Phase 1 — Design & Contracts (outputs: data-model.md, contracts/*, quickstart.md)

Design deliverables:

  • Data model changes to findings and supporting settings/capabilities/badges
  • Contracts for workflow actions and SLA due events (alerts)
  • Implementation quickstart to validate locally with Sail

Outputs:

  • /Users/ahmeddarrazi/Documents/projects/TenantAtlas/specs/111-findings-workflow-sla/data-model.md
  • /Users/ahmeddarrazi/Documents/projects/TenantAtlas/specs/111-findings-workflow-sla/contracts/api-contracts.md
  • /Users/ahmeddarrazi/Documents/projects/TenantAtlas/specs/111-findings-workflow-sla/quickstart.md

Phase 2 — Planning (implementation outline; detailed tasks live in tasks.md)

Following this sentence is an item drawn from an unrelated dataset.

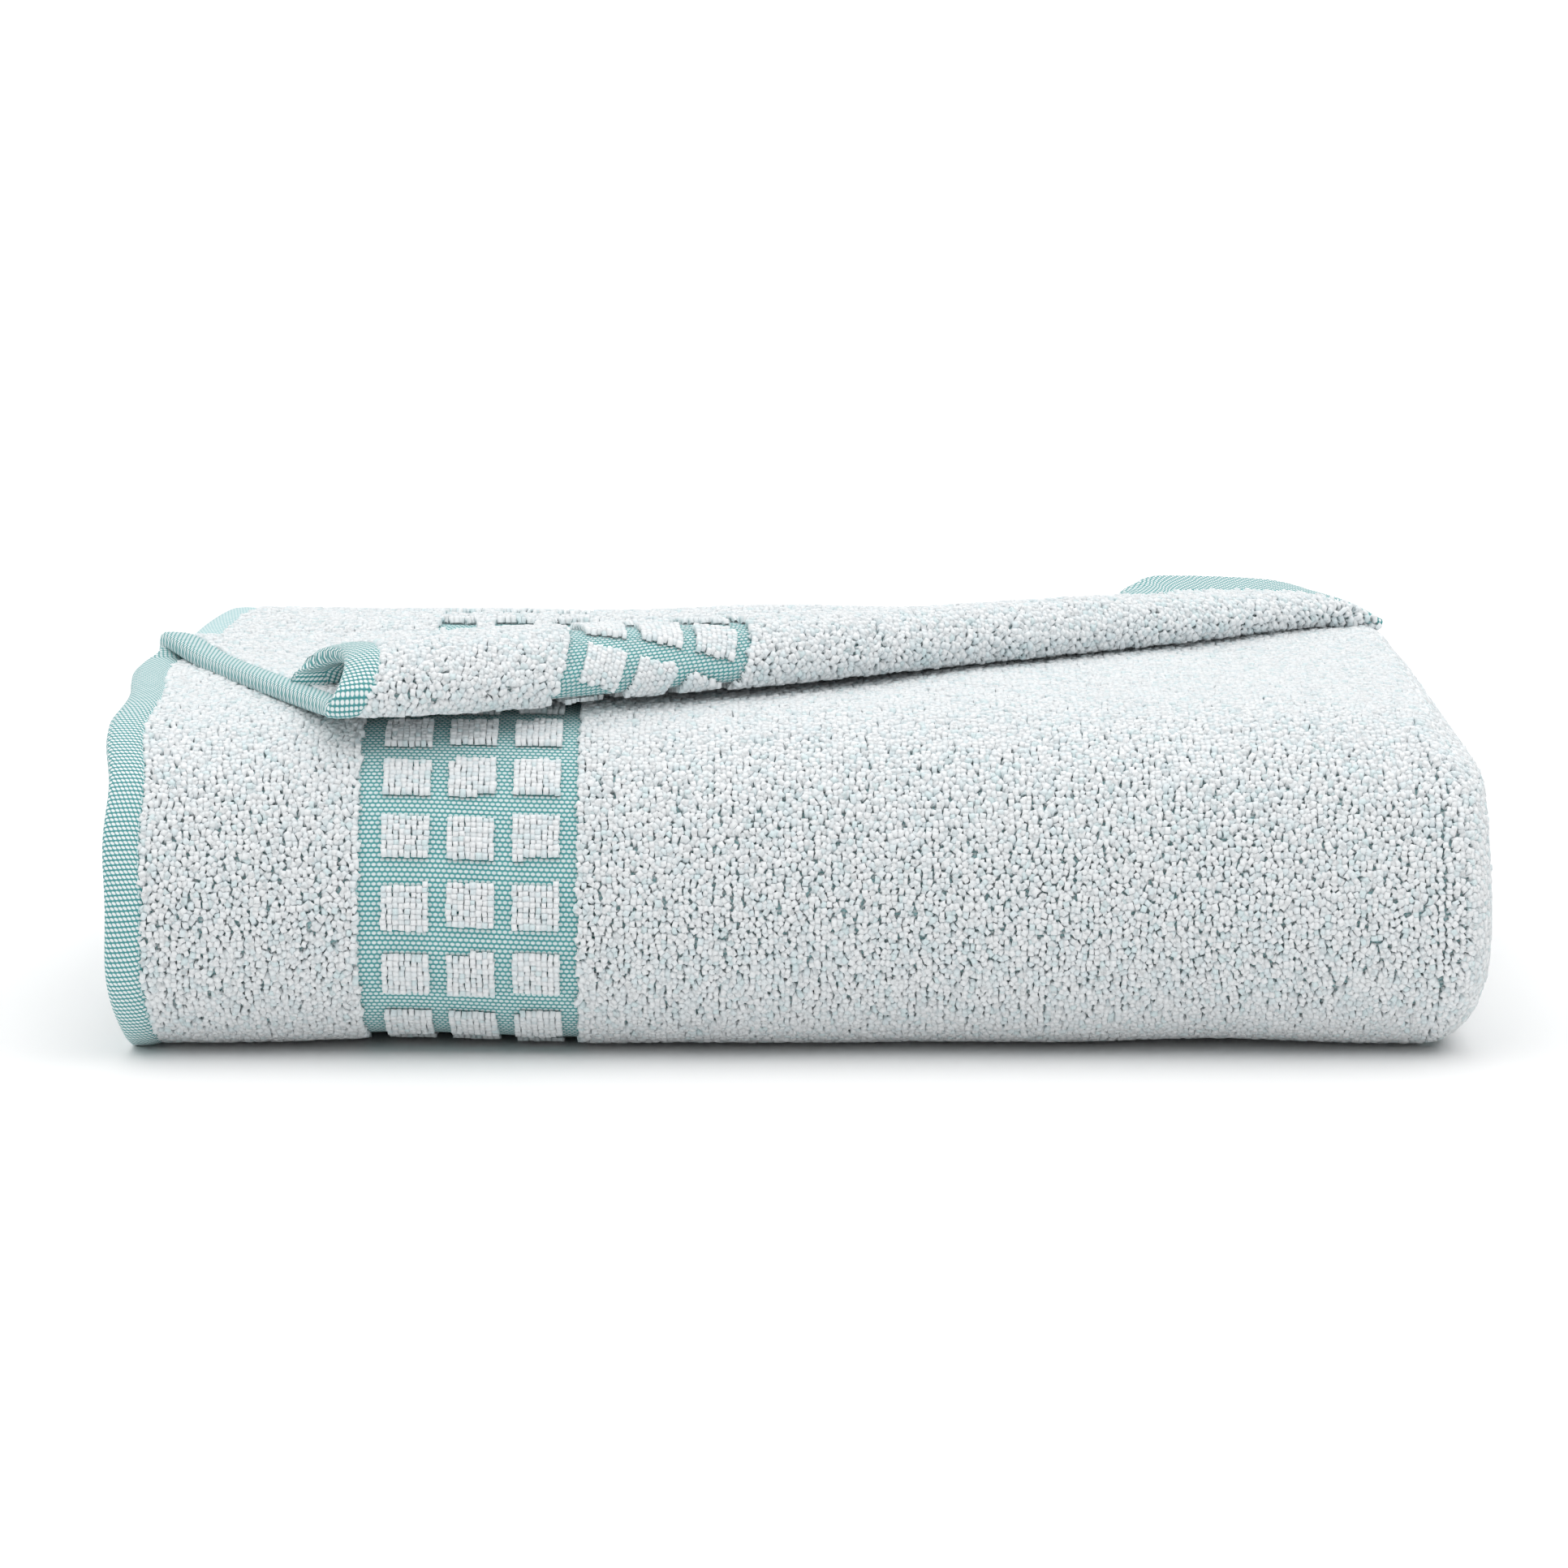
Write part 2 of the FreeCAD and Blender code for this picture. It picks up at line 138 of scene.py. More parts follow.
def resample(line, count, bend=3.0):
    """One line at count points, closer together where it bends."""
    step = np.diff(line, axis=0)
    long = np.linalg.norm(step, axis=1)
    way = step / np.maximum(long, 1e-9)[:, None]
    turn = np.zeros(len(long))
    turn[1:] = np.arccos(np.clip((way[1:] * way[:-1]).sum(1), -1, 1))
    pace = np.concatenate([[0], np.cumsum(long + bend * turn)])
    return on_line(line, pace, np.linspace(0, pace[-1], count))


def ease(x, start, end):
    """0 before start, 1 after end, smooth between them."""
    t = np.clip((np.asarray(x, float) - start) / (end - start), 0, 1)
    return t * t * (3 - 2 * t)


def along(places, values, x):
    """A smooth run of values over places."""
    pairs = np.array([list(zip(places, values))], float)
    fine = smooth(pairs)[0]
    return np.interp(x, fine[:, 0], fine[:, 1])


# %% [markdown]
# ## The pile's section
# Seen from the left end, every ply runs along the floor, up round the front fold,
# back over the top, down round the back fold and into the middle. One outer
# section gives them all: an inner ply is the same path, moved inward.

# %% The outer section
fold_back = 88.0
fold_high, fold_radius = 58.6, 24.8
back_turn = [
    (fold_back + fold_radius * math.sin(a), fold_high + fold_radius * math.cos(a))
    for a in np.radians([0, 36, 72, 108, 144, 180])
]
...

  • Migrations: add lifecycle + workflow columns + recurrence_key + indexes (two-phase: nullable → backfill → enforce not-null where appropriate).
  • Workflow enforcement: server-side transition validation + timestamps + reasons; audit logs for every user-initiated workflow mutation.
  • SLA policy: add findings.sla_days to SettingsRegistry + Workspace Settings UI; due_at set on create + reset on reopen.
  • Generator updates:
    • Drift: stable recurrence_key upsert + reopen semantics + stale auto-resolve reason.
    • Permission posture + Entra roles: lifecycle fields + due_at semantics, keep reopen/auto-resolve behavior.
  • Alerts: implement SLA due producer in EvaluateAlertsJob; re-enable sla_due option in AlertRuleResource event types.
  • Filament UI: remove drift-only default filters; default to Open across all types; quick filters: Open, Overdue, High severity, My assigned; row + bulk actions for v2 workflow and assignment.
  • Backfill operation: tenant-scoped backfill entrypoint and job with OperationRun observability + dedupe; consolidate drift duplicates into a canonical recurrence_key record and mark old duplicates terminal.
  • Tests: workflow transition matrix + RBAC 404/403 behavior; recurrence + stale resolve; SLA due alert producer contract; backfill/consolidation correctness and idempotency.